Exercise brief: Hand back each line, unchanged, from the top down to the line where "tube_wall = 2.5" sits.

Source excerpt:
________________________
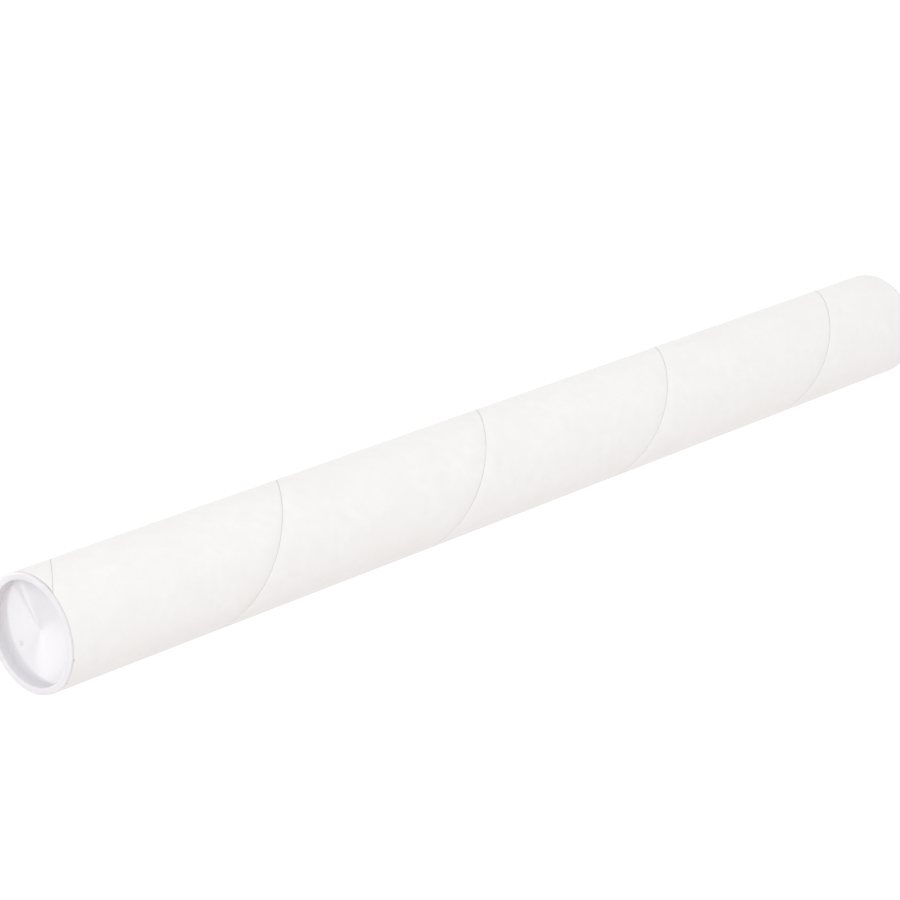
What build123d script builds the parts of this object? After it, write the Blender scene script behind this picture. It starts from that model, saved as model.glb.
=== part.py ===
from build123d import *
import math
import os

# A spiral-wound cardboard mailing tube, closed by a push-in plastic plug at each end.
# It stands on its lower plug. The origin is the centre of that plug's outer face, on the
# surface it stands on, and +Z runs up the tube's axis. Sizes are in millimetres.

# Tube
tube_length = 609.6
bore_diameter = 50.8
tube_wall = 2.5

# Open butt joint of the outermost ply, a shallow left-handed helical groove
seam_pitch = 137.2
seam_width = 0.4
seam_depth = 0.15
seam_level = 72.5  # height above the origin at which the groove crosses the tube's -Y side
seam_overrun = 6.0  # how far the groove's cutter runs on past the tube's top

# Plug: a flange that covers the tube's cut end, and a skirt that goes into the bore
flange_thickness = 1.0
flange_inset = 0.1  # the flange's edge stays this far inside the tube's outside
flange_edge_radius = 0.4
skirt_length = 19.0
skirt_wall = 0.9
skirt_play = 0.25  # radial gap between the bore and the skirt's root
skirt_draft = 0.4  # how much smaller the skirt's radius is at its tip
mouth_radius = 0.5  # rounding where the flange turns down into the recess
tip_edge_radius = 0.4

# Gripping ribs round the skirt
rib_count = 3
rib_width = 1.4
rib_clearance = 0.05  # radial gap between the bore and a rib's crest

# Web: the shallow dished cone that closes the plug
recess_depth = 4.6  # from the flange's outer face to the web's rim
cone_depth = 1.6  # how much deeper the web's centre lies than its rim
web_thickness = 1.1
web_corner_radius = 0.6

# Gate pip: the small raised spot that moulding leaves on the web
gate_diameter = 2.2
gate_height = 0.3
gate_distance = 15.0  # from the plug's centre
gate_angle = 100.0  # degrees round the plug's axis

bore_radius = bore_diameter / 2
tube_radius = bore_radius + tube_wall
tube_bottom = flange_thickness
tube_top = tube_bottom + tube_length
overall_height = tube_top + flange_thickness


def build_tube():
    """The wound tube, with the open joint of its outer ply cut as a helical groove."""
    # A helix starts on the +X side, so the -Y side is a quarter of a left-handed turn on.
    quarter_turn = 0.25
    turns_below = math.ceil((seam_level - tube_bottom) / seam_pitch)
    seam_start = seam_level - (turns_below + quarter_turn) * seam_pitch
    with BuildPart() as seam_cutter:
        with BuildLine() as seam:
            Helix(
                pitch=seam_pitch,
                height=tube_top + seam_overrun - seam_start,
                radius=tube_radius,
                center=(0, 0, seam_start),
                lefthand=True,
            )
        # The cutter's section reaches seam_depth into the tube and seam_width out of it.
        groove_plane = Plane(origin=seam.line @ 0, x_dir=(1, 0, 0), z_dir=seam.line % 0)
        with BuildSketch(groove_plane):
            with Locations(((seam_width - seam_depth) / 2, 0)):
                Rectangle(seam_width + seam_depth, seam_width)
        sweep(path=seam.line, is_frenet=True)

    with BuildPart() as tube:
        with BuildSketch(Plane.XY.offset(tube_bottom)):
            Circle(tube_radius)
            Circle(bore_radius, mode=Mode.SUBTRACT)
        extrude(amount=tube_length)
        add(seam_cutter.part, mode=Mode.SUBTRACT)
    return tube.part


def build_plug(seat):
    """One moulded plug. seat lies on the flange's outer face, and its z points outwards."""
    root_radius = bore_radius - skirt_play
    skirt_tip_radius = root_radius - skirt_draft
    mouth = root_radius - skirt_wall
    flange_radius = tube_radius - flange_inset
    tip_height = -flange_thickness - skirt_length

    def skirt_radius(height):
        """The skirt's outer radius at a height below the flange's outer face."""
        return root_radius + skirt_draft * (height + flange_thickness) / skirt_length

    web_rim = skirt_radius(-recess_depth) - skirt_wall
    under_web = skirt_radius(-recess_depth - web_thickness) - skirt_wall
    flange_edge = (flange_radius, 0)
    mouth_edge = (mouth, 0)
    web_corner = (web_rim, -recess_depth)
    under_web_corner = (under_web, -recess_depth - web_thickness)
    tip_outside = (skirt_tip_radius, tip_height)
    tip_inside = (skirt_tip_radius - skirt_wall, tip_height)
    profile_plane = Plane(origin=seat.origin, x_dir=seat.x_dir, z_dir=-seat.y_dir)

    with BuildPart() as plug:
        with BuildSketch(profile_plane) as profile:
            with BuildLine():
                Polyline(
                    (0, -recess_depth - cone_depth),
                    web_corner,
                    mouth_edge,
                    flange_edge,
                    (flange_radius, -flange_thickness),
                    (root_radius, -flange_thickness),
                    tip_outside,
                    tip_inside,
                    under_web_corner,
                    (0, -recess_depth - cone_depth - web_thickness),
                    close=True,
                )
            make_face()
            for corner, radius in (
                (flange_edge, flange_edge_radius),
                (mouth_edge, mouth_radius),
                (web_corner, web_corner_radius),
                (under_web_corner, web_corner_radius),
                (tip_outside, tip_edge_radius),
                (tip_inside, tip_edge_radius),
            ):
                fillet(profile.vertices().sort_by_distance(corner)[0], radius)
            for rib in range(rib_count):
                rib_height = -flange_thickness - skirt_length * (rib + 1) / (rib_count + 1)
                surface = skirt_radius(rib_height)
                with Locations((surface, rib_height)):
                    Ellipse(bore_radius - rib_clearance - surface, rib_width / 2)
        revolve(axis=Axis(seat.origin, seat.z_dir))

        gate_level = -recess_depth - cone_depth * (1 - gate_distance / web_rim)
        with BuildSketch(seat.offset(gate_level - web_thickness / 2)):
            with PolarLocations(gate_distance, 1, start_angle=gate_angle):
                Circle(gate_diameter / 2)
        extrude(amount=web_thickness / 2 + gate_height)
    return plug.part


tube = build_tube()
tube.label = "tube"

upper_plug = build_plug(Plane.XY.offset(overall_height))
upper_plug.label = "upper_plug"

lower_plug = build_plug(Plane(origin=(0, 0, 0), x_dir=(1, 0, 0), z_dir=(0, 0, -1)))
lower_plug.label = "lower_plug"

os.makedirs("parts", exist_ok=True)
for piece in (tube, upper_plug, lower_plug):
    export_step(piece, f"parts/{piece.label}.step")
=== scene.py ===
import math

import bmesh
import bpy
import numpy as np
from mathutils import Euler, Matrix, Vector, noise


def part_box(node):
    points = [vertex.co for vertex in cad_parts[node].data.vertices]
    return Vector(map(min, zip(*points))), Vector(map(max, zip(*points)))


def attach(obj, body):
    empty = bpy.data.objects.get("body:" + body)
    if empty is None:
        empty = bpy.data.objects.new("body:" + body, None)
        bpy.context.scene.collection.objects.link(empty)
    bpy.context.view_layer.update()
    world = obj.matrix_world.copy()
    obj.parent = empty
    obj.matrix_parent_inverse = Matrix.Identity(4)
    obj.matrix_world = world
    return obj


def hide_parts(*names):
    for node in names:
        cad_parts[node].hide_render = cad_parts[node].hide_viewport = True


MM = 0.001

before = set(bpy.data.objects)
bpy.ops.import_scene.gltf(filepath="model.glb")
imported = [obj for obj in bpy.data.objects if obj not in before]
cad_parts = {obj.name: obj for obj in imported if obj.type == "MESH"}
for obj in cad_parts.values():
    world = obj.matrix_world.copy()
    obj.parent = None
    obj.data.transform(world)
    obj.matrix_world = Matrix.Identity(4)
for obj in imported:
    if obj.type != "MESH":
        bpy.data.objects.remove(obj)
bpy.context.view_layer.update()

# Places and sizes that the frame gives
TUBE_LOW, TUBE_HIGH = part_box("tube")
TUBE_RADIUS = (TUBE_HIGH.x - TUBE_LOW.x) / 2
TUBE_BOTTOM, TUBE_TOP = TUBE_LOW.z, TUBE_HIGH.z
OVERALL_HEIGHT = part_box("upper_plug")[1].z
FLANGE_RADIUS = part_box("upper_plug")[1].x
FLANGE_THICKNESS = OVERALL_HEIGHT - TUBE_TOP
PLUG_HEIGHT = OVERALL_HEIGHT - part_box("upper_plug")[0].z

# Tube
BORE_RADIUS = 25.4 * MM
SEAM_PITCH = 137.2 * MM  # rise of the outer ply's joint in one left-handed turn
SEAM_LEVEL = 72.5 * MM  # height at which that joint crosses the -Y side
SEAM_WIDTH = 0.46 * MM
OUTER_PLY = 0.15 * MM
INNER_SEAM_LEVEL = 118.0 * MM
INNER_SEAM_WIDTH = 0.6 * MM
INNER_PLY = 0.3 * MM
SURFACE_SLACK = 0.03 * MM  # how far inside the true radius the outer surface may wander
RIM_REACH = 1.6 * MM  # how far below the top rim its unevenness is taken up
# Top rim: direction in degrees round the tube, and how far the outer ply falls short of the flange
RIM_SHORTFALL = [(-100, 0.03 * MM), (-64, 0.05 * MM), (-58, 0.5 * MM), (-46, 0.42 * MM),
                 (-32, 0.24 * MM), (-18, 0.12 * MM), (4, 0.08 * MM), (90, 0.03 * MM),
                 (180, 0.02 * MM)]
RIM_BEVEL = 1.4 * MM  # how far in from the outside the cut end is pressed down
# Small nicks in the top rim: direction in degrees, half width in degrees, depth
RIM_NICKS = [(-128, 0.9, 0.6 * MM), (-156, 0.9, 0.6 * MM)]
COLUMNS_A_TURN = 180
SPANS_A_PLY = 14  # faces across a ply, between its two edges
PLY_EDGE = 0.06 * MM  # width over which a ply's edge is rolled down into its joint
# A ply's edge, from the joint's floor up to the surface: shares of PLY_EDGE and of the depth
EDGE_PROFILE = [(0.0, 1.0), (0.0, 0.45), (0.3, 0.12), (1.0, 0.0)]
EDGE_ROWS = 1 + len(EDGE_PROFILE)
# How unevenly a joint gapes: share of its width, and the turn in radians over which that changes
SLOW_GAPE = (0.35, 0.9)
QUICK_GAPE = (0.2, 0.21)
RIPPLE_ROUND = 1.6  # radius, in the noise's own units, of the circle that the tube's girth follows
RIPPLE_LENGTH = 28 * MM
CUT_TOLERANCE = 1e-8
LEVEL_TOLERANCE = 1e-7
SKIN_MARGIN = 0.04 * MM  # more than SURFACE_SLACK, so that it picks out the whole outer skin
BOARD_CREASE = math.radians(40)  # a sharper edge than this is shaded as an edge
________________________
Task answer:
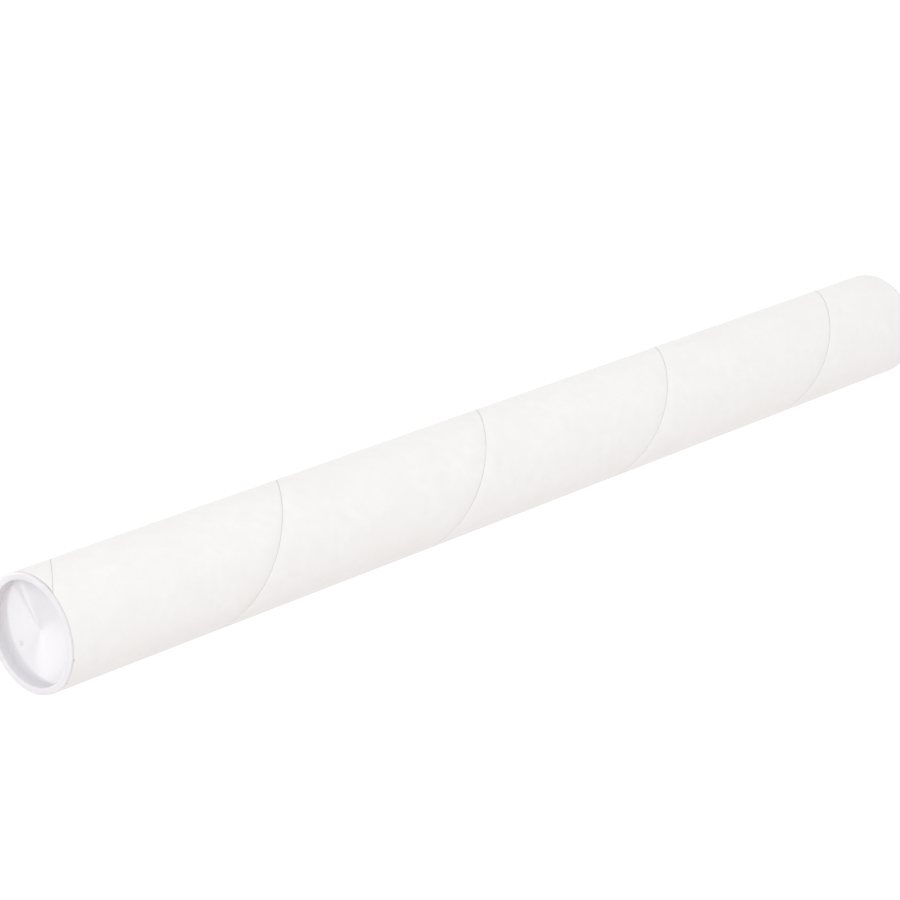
What build123d script builds the parts of this object? After it, write the Blender scene script behind this picture. It starts from that model, saved as model.glb.
=== part.py ===
from build123d import *
import math
import os

# A spiral-wound cardboard mailing tube, closed by a push-in plastic plug at each end.
# It stands on its lower plug. The origin is the centre of that plug's outer face, on the
# surface it stands on, and +Z runs up the tube's axis. Sizes are in millimetres.

# Tube
tube_length = 609.6
bore_diameter = 50.8
tube_wall = 2.5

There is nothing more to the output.